I think I was ready to jump on the Track System train the minute I fully comprehended how a Track System would address the root causes of the problems I was seeing in my horses.  My conversion began in 2019, after I discovered Gawsworth Track Livery online, quite by accident.  After following Gawsworth and other track liveries for several years, I decided I wanted to build a track of my own.  The track at Good for the Sole was established in 2022, and I am grateful for the changes I observed in my horses since changing to a track system.  


Growing up in the dry mountains of southern California, I got my first horse and started riding when I was 10.  I trained my first horse when I was twelve and several more by my late teens.  At age 20, I was hired to train horses at an Arabian breeding farm near me.   After 4 years there, I began training independently for private owners.  That continued until I moved to the hot, humid, flatlands of Texas at age 31.  There I opened a boarding and training facility, managing up to 23 horses.  In 2017, I moved myself and 4 horses to 20 acres of lush rolling green meadows in Northeastern Pennsylvania.  Shortly after arriving in Pennsylvania, I built a deluxe barn complete with individual stalls and a work area.  My horses were all out on lush green grass, with free access to fertilized hay, and the best hard grain feed I could buy.  

Everything was PERFECT… or so I thought.

Then the problems started…

I now live in the mountains of beautiful West Virginia with my horses. The weather here is temperate – we have 4 full seasons, each equally represented.  The topography is mountainous and steep and the soil in our area is rocky with a large amount of shale unless you are in a bottomland.  Shale is porous and doesn’t hold water well, so rainwater drains through the surface quickly, becoming dry in a very short time, even after a good soaking.  While this type of soil may not be the best for growing vegetables and other crops, I have found that it grows great hooves.  


Since moving to West Virginia, I have capitalized on the favorable characteristics of the local shale, by building a state-of-the-art Track System and surfacing it with locally quarried shale.  There has been non-stop improvement in their hooves ever since.  In addition to the changes in the health of their hooves, there have been other unexpected and significant improvements that have occurred.  
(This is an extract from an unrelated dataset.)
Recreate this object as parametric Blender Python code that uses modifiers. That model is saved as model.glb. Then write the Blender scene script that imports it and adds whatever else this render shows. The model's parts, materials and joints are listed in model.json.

The horses have all lost weight of course.  No more lumpy fat pads or cresty necks!  They appear fit and athletic to the eye and they move just as well as they look.  Athleticism and exuberance are observed daily.  

What I couldn’t have anticipated are the changes in my horses behavior since they have been living on the track.  The horses relate more to each other and move more tightly together as a herd.  There is less bickering and fighting over food and other things.  They seem very lighthearted and serene.  Their interactions with me are more welcoming and accepting than ever before.  When I walked into a pasture with them at one of our prior locations, they would usually give me the “what are YOU doing here?” look.  However, since they have been on the track, their behavior toward me has changed to one of acceptance and curiosity.  The change has made the relationship between me and my horses more intimate. Now I find more enjoyment than ever when I spend time with them on the track or riding.